In this project I have analyzed the white wines dataset provided by udacity. Visualization of the variables in the dataset helped a lot grasping more understanding of the information hidden within.
My major struggle was to find a direct correlation between the quality of the wine and the given variables. Looking at the correlation plots, it seems that the quality is an insignificant variable. My first instinct was to dismiss it with an excuse such as: “tasting wines is as subjective as any human action can be”. Then I paid a bit of attention on how data is collected: the opinions of three reviewers are averaged. So, the actual human observations are modified by two quantification steps (original marks given by reviewers and the average transformed to an integer mark) and one averaging step (which removes samples from the border categories). Once this was clear, then I understood why the authors of the paper were forced to further average the quality marks in order to boost the performance of their classifier.
The other major struggle was to find combinations of two variables that show clear clusters of quality-related data. This struggle was not fully satisfied - alhough clustering is to be found in the graphs in the multivariate section, clear distinctions between the classes is not present. Peeking again at the original paper, it seems that the authors also failed to identify any at all.

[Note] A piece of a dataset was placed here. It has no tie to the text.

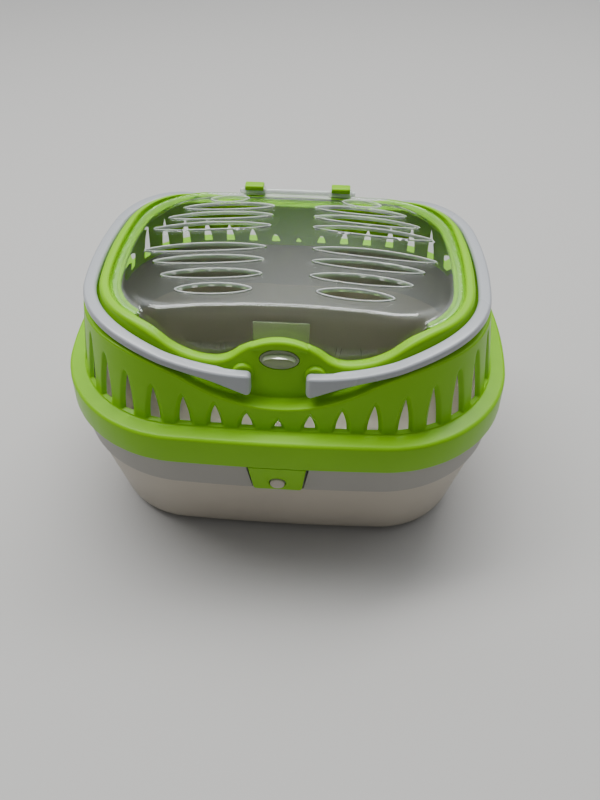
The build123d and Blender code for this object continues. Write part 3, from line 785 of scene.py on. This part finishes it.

General qualitative observations from wikipedia state that, while accounting for exceptions, superior wines have high percentage of alcohol and low levels of sugar. This observation matches somewhat the data. Also, it is noted that the perceived sweetness can be modified for example by acidity (I also wonder about temperature, given that we deal with white wine). All in all, some chemistry knowledge would probably help creating a better variable for perceived sweetness. As future work, I would recommend searching the literature on how the chemicals in the data set modify perceived sweetness and build a variable based on the findings. I would be astonished if the popular knowledge is not verified by the data.